▸ **THE PROBLEM**:
Write out only the span of lines that begins at the line with "points = [vertex.co" and ends at the line with "return made". Keep both end lines, word for word.

▸ **DATA BLOCK**:
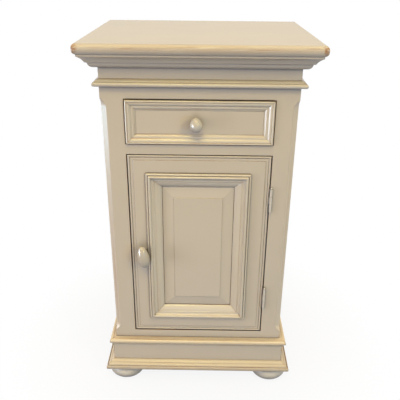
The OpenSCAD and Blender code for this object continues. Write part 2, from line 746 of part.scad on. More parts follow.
// The space for the panel's edge in the grooves of the frame
module panel_grooves() board(
    [door_left - groove_d, panel_sink - fit, door_z0 + door_low_w - groove_d],
    [door_right + groove_d, panel_sink + panel_edge_t + fit, door_z1 - door_high_w + groove_d]);

// An upright of the door, from x0 to x1
module door_upright(x0, x1) difference() {
    board([x0, 0, door_z0], [x1, door_t, door_z1]);
    door_bead_cuts();
    door_tenons(fit);
    panel_grooves();
}

module door_stile_left() color(paint) from_face() difference() {
    door_upright(-door_half, door_left);
    translate([latch_x, 0, latch_z]) rod_y(spindle_r + spindle_gap, -1, door_t + 1);
}
module door_stile_right() color(paint) from_face() difference() {
    door_upright(door_right, door_half);
    leaf_recess(door_half - leaf_t - fit);
    hinge_screws(-1, screw_gap);
}

module door_rail(z0, z1) color(paint) from_face() difference() {
    union() {
        board([door_left, 0, z0], [door_right, door_t, z1]);
        intersection() {
            door_tenons();
            board([-far, 0, z0], [far, door_t, z1]);
        }
    }
    door_bead_cuts();
    panel_grooves();
}
module door_rail_bottom() door_rail(door_z0, door_z0 + door_low_w);
module door_rail_top() door_rail(door_z1 - door_high_w, door_z1);

// Section of the raised panel, as [across, depth behind the door's face]
function panel_section(edge, sight) = let (field = sight - bevel_w) [
    [-edge, panel_sink + panel_edge_t], [-edge, panel_sink], [-sight, panel_sink],
    [-field, field_sink + field_step], [-field, field_sink], [field, field_sink],
    [field, field_sink + field_step], [sight, panel_sink], [edge, panel_sink],
    [edge, panel_sink + panel_edge_t]];

module door_panel() color(paint) from_face() translate(panel_mid) {
    grip = mould_lap - groove_d + 1;
    w = panel_frame_w / 2;
    h = panel_frame_h / 2;
    intersection() {
        linear_extrude(2 * (h - grip), center = true)
            polygon(panel_section(w - grip, w - mould_w));
        rotate([0, 90, 0]) linear_extrude(2 * (w - grip), center = true)
            polygon(panel_section(h - grip, h - mould_w));
    }
}

module panel_moulding(turn) color(paint) from_face() translate(panel_mid)
    frame_run(panel_frame_w, panel_frame_h, bolection_profile, turn);
module panel_moulding_bottom() panel_moulding(0);
module panel_moulding_left() panel_moulding(90);
module panel_moulding_top() panel_moulding(180);
module panel_moulding_right() panel_moulding(270);

// ---------- Hinges ----------

// The edge that a leaf lies on: side is 1 on the frame and -1 on the door
function leaf_edge(side) = side == 1 ? open_half : door_half;

// One leaf with its share of the barrel, where first is the lowest knuckle of that share.
// In front of the face a strap joins each knuckle to the leaf.
module hinge_leaf(side, first) {
    x = [leaf_edge(side), leaf_edge(side) + side * leaf_t];
    board([min(x), 0, -hinge_l / 2], [max(x), leaf_w, hinge_l / 2]);
    for (k = [first : 2 : knuckles - 1])
        translate([0, 0, k * knuckle_l + knuckle_gap / 2 - hinge_l / 2])
            linear_extrude(knuckle_l - knuckle_gap) difference() {
                union() {
                    translate([hinge_x, hinge_y]) circle(knuckle_r);
                    if (side == 1)
                        translate([x[0], hinge_y]) square([leaf_t, -hinge_y]);
                    else {
                        translate([x[1], hinge_y + knuckle_r - leaf_t])
                            square([hinge_x - x[1], leaf_t]);
                        translate([x[1], hinge_y + knuckle_r - leaf_t])
                            square([leaf_t, leaf_t - hinge_y - knuckle_r]);
                    }
                }
                translate([hinge_x, hinge_y]) circle(pin_r + pin_gap);
            }
}

module hinge_frame_leaves() color(paint) from_face() difference() {
    for (z = hinge_levels) translate([0, 0, z]) hinge_leaf(1, 0);
    hinge_screws(1, screw_gap);
}
module hinge_door_leaves() color(paint) from_face() difference() {
    for (z = hinge_levels) translate([0, 0, z]) hinge_leaf(-1, 1);
    hinge_screws(-1, screw_gap);
}

// A pin with a small turned tip at each end
module hinge_pins() color(paint) from_face() for (z = hinge_levels)
    translate([hinge_x, hinge_y, z]) rotate_extrude() for (s = [0, 1]) mirror([0, s]) polygon(concat(
        [[0, 0], [pin_r, 0], [pin_r, hinge_l / 2 + knuckle_gap]],
        bow([pin_r * 1.3, hinge_l / 2 + knuckle_gap], [0, hinge_l / 2 + 2.4 * pin_r], -0.7 * pin_r)));

// Countersunk screws through the leaves: side 1 into the frame, -1 into the door
module hinge_screws(side, grow = 0) for (z = hinge_levels, k = [0 : 2])
    translate([leaf_edge(side), leaf_w * (k == 1 ? 0.42 : 0.62), z + screw_levels[k]])
        rotate([0, side * 90, 0]) rotate_extrude($fn = 24) polygon([
            [0, -grow], [screw_head_r + grow, -grow], [screw_r + grow, leaf_t],
            [screw_r + grow, screw_l - 2], [0.3, screw_l + grow], [0, screw_l + grow]]);
module frame_hinge_screws() color(steel) from_face() hinge_screws(1);
module door_hinge_screws() color(steel) from_face() hinge_screws(-1);

// ---------- Latch ----------

// The oval door knob, with a long spindle through the door
module latch_knob() color(paint) from_face() translate([latch_x, 0, latch_z]) {
    egg_knob(grip_r, grip_l, grip_reach, grip_lean, latch_gap);
    rod_y(spindle_r, -grip_reach, tongue_y + tongue_t + 1);
}

// The wooden tongue hangs clear behind the door, and turns behind the frame to hold it
module latch_tongue() color(pine) from_face() translate([latch_x, tongue_y, latch_z])
    rotate([-90, 0, 0]) linear_extrude(tongue_t) difference() {
        union() {
            circle(tongue_w / 2);
            translate([-tongue_w / 2, 0]) square([tongue_w, tongue_l - tongue_w / 2]);
            translate([0, tongue_l - tongue_w / 2]) circle(tongue_w / 2);
        }
        circle(spindle_r + tongue_gap);
    }

top_board();
cornice_front();
cornice_left();
cornice_right();
neck_moulding_front();
neck_moulding_left();
neck_moulding_right();
side_left();
side_right();
stile_left();
stile_right();
rail_top();
rail_mid();
rail_bottom();
floor_board();
back_panel();
drawer_runners();
drawer_kickers();
drawer_stops();
base_moulding_front();
base_moulding_left();
base_moulding_right();
plinth_front();
plinth_left();
plinth_right();
plinth_back();
foot_moulding_front();
foot_moulding_left();
foot_moulding_right();
foot_blocks();
foot_front_left();
foot_front_right();
foot_back_left();
foot_back_right();
hinge_frame_leaves();
hinge_pins();
frame_hinge_screws();
drawer_front();
drawer_moulding_top();
drawer_moulding_bottom();
drawer_moulding_left();
drawer_moulding_right();
drawer_side_left();
drawer_side_right();
drawer_back();
drawer_bottom();
drawer_knob();
door_stile_left();
door_stile_right();
door_rail_top();
door_rail_bottom();
door_panel();
panel_moulding_top();
panel_moulding_bottom();
panel_moulding_left();
panel_moulding_right();
hinge_door_leaves();
door_hinge_screws();
latch_knob();
latch_tongue();
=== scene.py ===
"""Bedside pot cupboard: worn greige paint, soft studio light and the photograph's camera.

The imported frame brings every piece. This script gives each piece its material, and adds the camera,
the floor, the room and the lamps. Lengths are in metres, angles in degrees and colours in levels of
255 as a screen shows them. Light is linear: 1, 1, 1 shows a surface that faces it in its own colour."""
import math

import bpy
from mathutils import Matrix, Vector


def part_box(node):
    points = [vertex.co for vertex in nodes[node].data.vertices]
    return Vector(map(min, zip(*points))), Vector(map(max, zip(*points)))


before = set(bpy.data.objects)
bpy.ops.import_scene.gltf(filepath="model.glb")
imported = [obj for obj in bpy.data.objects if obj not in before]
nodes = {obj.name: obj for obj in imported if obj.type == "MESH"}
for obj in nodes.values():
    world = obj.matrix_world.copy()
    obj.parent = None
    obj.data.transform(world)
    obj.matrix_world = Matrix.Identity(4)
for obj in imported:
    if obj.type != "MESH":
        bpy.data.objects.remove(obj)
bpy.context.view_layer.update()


# ---------- Camera ----------

# Fitted to the photograph's edges and corners
CAMERA_PLACE = (0.01165, -1.1586, 0.9424)
CAMERA_AZIMUTH = 0.541
CAMERA_ELEVATION = 24.814
CAMERA_ROLL = -0.514
LENS_MM = 47.093
SENSOR_MM = 36.0


def toward(azimuth, elevation):
    """The way out from the object: azimuth 0 is straight in front of it and 90 on the right."""
    around, up = math.radians(azimuth), math.radians(elevation)
    return Vector((math.sin(around) * math.cos(up), -math.cos(around) * math.cos(up), math.sin(up)))


def add_object(name, data):
    made = bpy.data.objects.new(name, data)
    bpy.context.scene.collection.objects.link(made)
    return made


def make_camera():
    around, roll = math.radians(CAMERA_AZIMUTH), math.radians(CAMERA_ROLL)
    forward = -toward(CAMERA_AZIMUTH, CAMERA_ELEVATION)
    level = Vector((math.cos(around), math.sin(around), 0.0))
    below = forward.cross(level)
    right = level * math.cos(roll) + below * math.sin(roll)
    down = below * math.cos(roll) - level * math.sin(roll)
    data = bpy.data.cameras.new("camera")
    data.sensor_width = SENSOR_MM
    data.lens = LENS_MM
    camera = add_object("camera", data)
    placed = Matrix((right, -down, -forward)).transposed().to_4x4()
    placed.translation = Vector(CAMERA_PLACE)
    camera.matrix_world = placed
    bpy.context.scene.camera = camera


# ---------- Node helpers ----------

class Tree:
    """Adds nodes and links to the node tree of a material or a world, which starts empty."""

    def __init__(self, owner):
        owner.use_nodes = True
        self.owner = owner
        self.tree = owner.node_tree
        self.tree.nodes.clear()

    def add(self, kind, inputs=None, **settings):
        node = self.tree.nodes.new(kind)
        for key, value in settings.items():
            setattr(node, key, value)
        for key, value in (inputs or {}).items():
            self.put(node.inputs[key], value)
        return node

    def put(self, socket, value):
        """Links a socket or a node's first output, and sets anything else as a constant."""
        if isinstance(value, bpy.types.NodeSocket):
            self.tree.links.new(value, socket)
        elif isinstance(value, bpy.types.Node):
            self.tree.links.new(value.outputs[0], socket)
        else:
            socket.default_value = value

    def math(self, operation, a, b=None, clamp=False):
        inputs = {0: a} if b is None else {0: a, 1: b}
        return self.add("ShaderNodeMath", inputs, operation=operation, use_clamp=clamp).outputs[0]

    def times(self, a, b, clamp=False):
        return self.math("MULTIPLY", a, b, clamp)

    def vector(self, operation, a, b=None):
        inputs = {0: a} if b is None else {0: a, 1: b}
        return self.add("ShaderNodeVectorMath", inputs, operation=operation)

    def length(self, vector):
        return self.vector("LENGTH", vector).outputs["Value"]

    def ramp(self, x, span, values=(0.0, 1.0)):
        """Goes smoothly from the first value to the second, while x goes over the span."""
        return self.add("ShaderNodeMapRange", {"Value": x, "From Min": span[0], "From Max": span[1],
                                               "To Min": values[0], "To Max": values[1]},
                        interpolation_type="SMOOTHSTEP").outputs[0]

    def mix(self, share, a, b):
        return self.add("ShaderNodeMix", {0: share, 6: a, 7: b}, data_type="RGBA").outputs[2]

    def noise(self, place, scale, detail=3.0, rough=0.5, distortion=0.0):
        return self.add("ShaderNodeTexNoise", {"Vector": place, "Scale": scale, "Detail": detail,
                                               "Roughness": rough, "Distortion": distortion}).outputs[0]

    def patches(self, place, noise, span):
        return self.ramp(self.noise(place, *noise), span)

    def place(self):
        return self.add("ShaderNodeTexCoord").outputs["Object"]

    def stretch(self, place, scale, shift=(0, 0, 0)):
        return self.add("ShaderNodeMapping", {"Vector": place, "Scale": scale,
                                              "Location": shift}).outputs[0]

    def openness(self, reach, **settings):
        """1 where nothing comes within reach, before the face or, with inside=True, behind it."""
        return self.add("ShaderNodeAmbientOcclusion", {"Distance": reach}, samples=8,
                        **settings).outputs["AO"]

    def relief(self, height, strength, depth, **normal):
        return self.add("ShaderNodeBump", {"Strength": strength, "Distance": depth, "Height": height,
                                           **normal})

    def backdrop_ray(self):
        """1 for what the camera sees, straight, reflected or through glass, and 0 for light itself."""
        path = self.add("ShaderNodeLightPath")
        seen = path.outputs["Is Camera Ray"]
        for other in ("Is Glossy Ray", "Is Transmission Ray"):
            seen = self.math("MAXIMUM", seen, path.outputs[other])
        return seen

    def surface(self, colour, rough, normal, **constants):
        """Ends a material with the Principled shader, with constants on the shader's own sockets."""
        shader = self.add("ShaderNodeBsdfPrincipled", {"Base Color": colour, "Roughness": rough,
                                                       "Normal": normal, **constants})
        self.add("ShaderNodeOutputMaterial", {0: shader})
        return self.owner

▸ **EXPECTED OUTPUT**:
    points = [vertex.co for vertex in nodes[node].data.vertices]
    return Vector(map(min, zip(*points))), Vector(map(max, zip(*points)))


before = set(bpy.data.objects)
bpy.ops.import_scene.gltf(filepath="model.glb")
imported = [obj for obj in bpy.data.objects if obj not in before]
nodes = {obj.name: obj for obj in imported if obj.type == "MESH"}
for obj in nodes.values():
    world = obj.matrix_world.copy()
    obj.parent = None
    obj.data.transform(world)
    obj.matrix_world = Matrix.Identity(4)
for obj in imported:
    if obj.type != "MESH":
        bpy.data.objects.remove(obj)
bpy.context.view_layer.update()


# ---------- Camera ----------

# Fitted to the photograph's edges and corners
CAMERA_PLACE = (0.01165, -1.1586, 0.9424)
CAMERA_AZIMUTH = 0.541
CAMERA_ELEVATION = 24.814
CAMERA_ROLL = -0.514
LENS_MM = 47.093
SENSOR_MM = 36.0


def toward(azimuth, elevation):
    """The way out from the object: azimuth 0 is straight in front of it and 90 on the right."""
    around, up = math.radians(azimuth), math.radians(elevation)
    return Vector((math.sin(around) * math.cos(up), -math.cos(around) * math.cos(up), math.sin(up)))


def add_object(name, data):
    made = bpy.data.objects.new(name, data)
    bpy.context.scene.collection.objects.link(made)
    return made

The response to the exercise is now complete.